Diese innigste Verflechtung zwischen Staat und Finanzmärkten resultiert aus der Tatsache, dass die Staaten im Endeffekt nun die konjunkturbelebende Verschuldungsdynamik aufrecht erhalten, die zuvor auf den Jahrzehntelang expandierenden Finanzmärkten betrieben wurde. Der Aufstieg der Finanzmärkte seit den 80er Jahren des 20. Jahrhunderts ging mit einer Expansion des Kredits wie auch der privaten Verschuldung insbesondere in den USA einher. Bevor die Staaten nun an ihr Schuldenlimit stoßen, haben die privaten Verbraucher in den USA, Irland, Spanien, Großbritannien und weiten Teilen Osteuropas mit ihrer schuldenfinanzierten Nachfrage die Wirtschaft am Laufen erhalten. Als globale Katalysatoren dieser finanzmarktgetriebenen Verschuldungsdynamik fungierten zusätzlich die Spekulationsblasen mit Aktien des High-Tech-Sektors (bis 2000) und auf den Immobilienmärkten (bis 2008). Die Staaten haben mit ihren Konjunkturprogrammen diese vermittels ausufernder Blasenbildung zuvor auf den Finanzmärkten betriebene Defizitkonjunktur de facto ‚verstaatlicht‘ – bis zum nun akut drohenden Staatsbankrott. Die staatliche Krisenpolitik befindet sich somit in einer Aporie, in einem unlösbaren Widerspruch, da sie zugleich sowohl weitere Konjunkturprogramme, wie auch Sparmaßnahmen durchführen müsste.
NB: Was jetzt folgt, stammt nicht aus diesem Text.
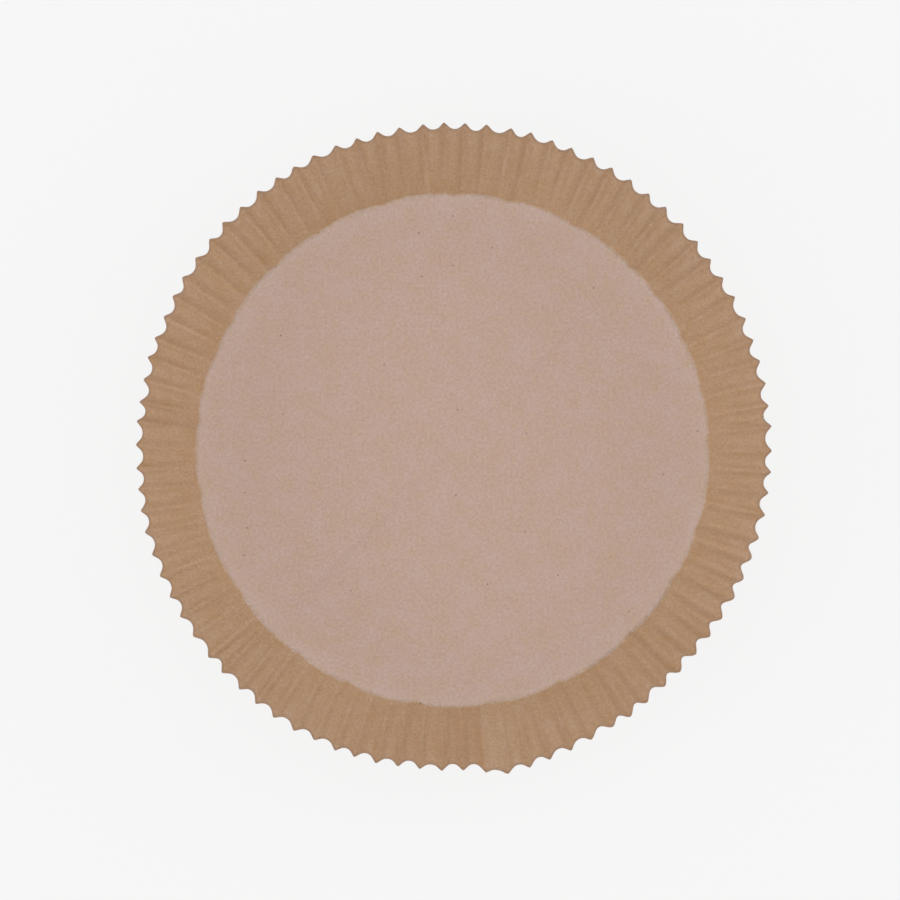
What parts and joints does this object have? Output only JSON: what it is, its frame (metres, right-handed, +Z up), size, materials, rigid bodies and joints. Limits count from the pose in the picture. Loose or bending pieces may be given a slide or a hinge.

Es ist auch kein Zufall, dass dieser regelrechte Systemzwang zur Defizitbildung parallel zu den ungeheuren Produktivitätsschüben einsetzt, die ab den 80ern im Gefolge der dritten industriellen Revolution der Mikroelektronik und Informationstechnologie die gesamte kapitalistischen Warenproduktion erfassen. Der Kapitalismus ist zu produktiv für sich selbst geworden und der private oder staatliche Kredit bildet die letzte systemimmanente Möglichkeit, die bereits über den Kapitalismus hinausweisenden Produktionspotenzen zumindest zeitweilig noch innerhalb der kapitalistischen Produktionsverhältnisse zu bannen. Frei nach Marx ließe sich formulieren: Die Produktivkräfte sprengen gerade die Fesseln der kapitalistischen Produktionsverhältnisse.